Do you guys think the album would have done better if it was executive produced by Missy? Then maybe it would have had a more cohesive sound?

 

It's an interesting 'what if'.

 

My general feeling is...the album's issue isn't cohesion. It's just that there were ten new tracks given to us in 2000, and roughly half of them weren't good enough for Mel/the project. I actually think the variety of collaborators is sometimes a strength. Jam and Lewis captured her vibrant positive side with Feels So Good. The Darkchild team allowed her to vent her love life frustrations with Tell Me. Mel's a complex enough person that it made sense to have several collaborators play to the different sides of her.

 

But then you have several tracks in the mix that are personality-free...and wrong enough for Mel's range that session singers do much of the heavy lifting. The Teddy Riley songs mainly. So. While I think the variety of collaborators was a good idea...it needed to be all collaborators who were unified in trying to make the project good.

 

Of course, I wish Missy had at least contributed some new material. With I Want You Back, Missy clearly understood Mel's range and persona. That song fits her like a glove. I did wonder why they didn't work together again.

 

But to Spiceboy's point, yes...releasing just before Forever was going to tank Hot no matter what. To me, Missy's involvement isn't a question of 'would the album be more successful?'...it's a question of 'would it be a better album?'

Yeah I agree, that in general the album is filled with songs that are just lacking somehow, and that they were obviously 'given' to Mel B without much of her input, and it does feel like the producers gave her their least interesting music at the time.

 

Feels So Good is obviously the stand out and should have been the lead, but then again there isn't much more in the album that lends itself to be a single.

 

Jam & Lewis did manage to capture the best of Mel and the best of the Spices at the time.. It is a shame that in both albums they only contributed one or two songs rather than more focused approach. Maybe if both albums had done well enough, they would have continued to work together?

 

Missy and/or Timbaland producing the album would have been the prefered option, in my opinion and it is wild she never got to work with them after I Want You Back / Word Up / Sophisticated Lady.

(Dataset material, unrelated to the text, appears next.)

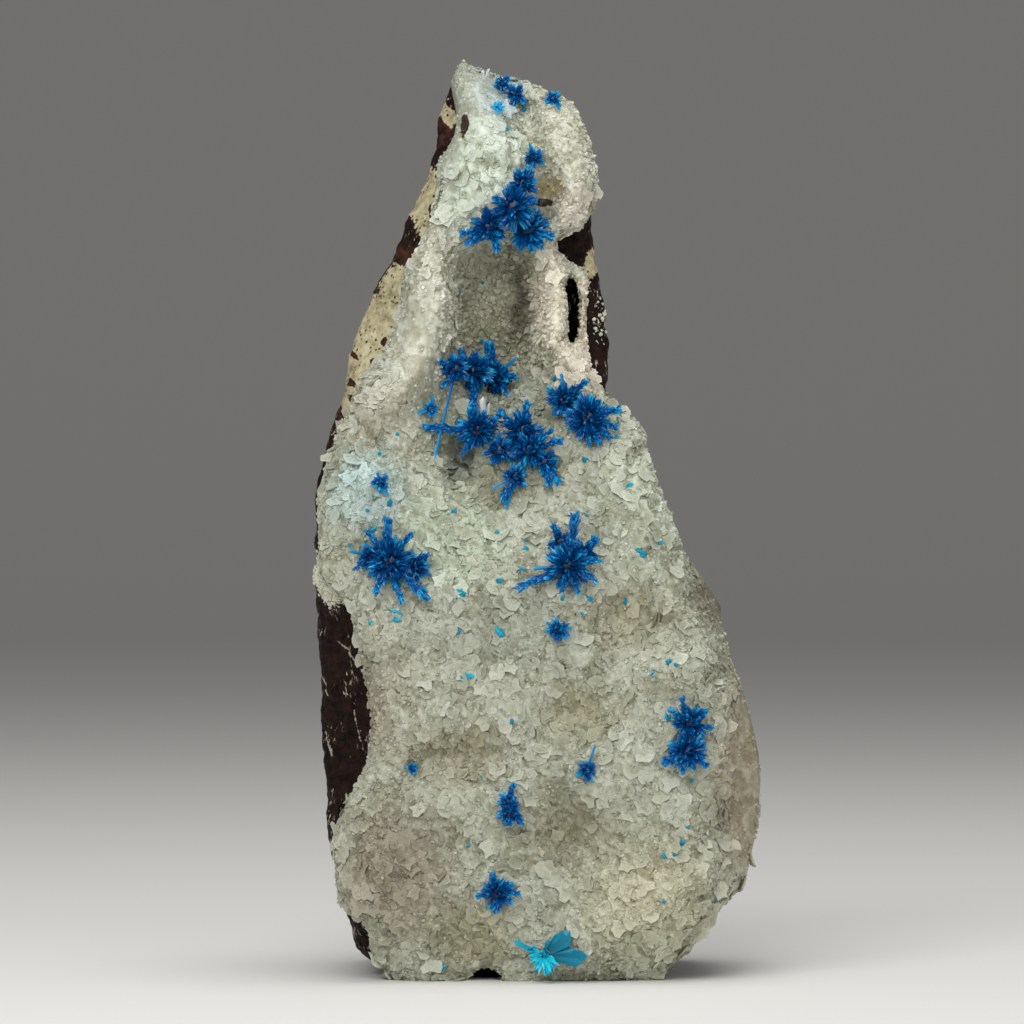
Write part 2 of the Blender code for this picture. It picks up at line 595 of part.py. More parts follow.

Those songs are some of her best, so it is weird they didnt follow up on that collaboration.

 

I think the sound of Hot was "too American" and Mel was of course not a kind of diva like Brandy or Monica for example.

Maybe an European sound, a mix of pop and R&B was better.

  • 2 weeks later...
Word up doing abysmally for the time (first non top 5 Spice single - #13) probs paid dust to any more involvement with Timberland.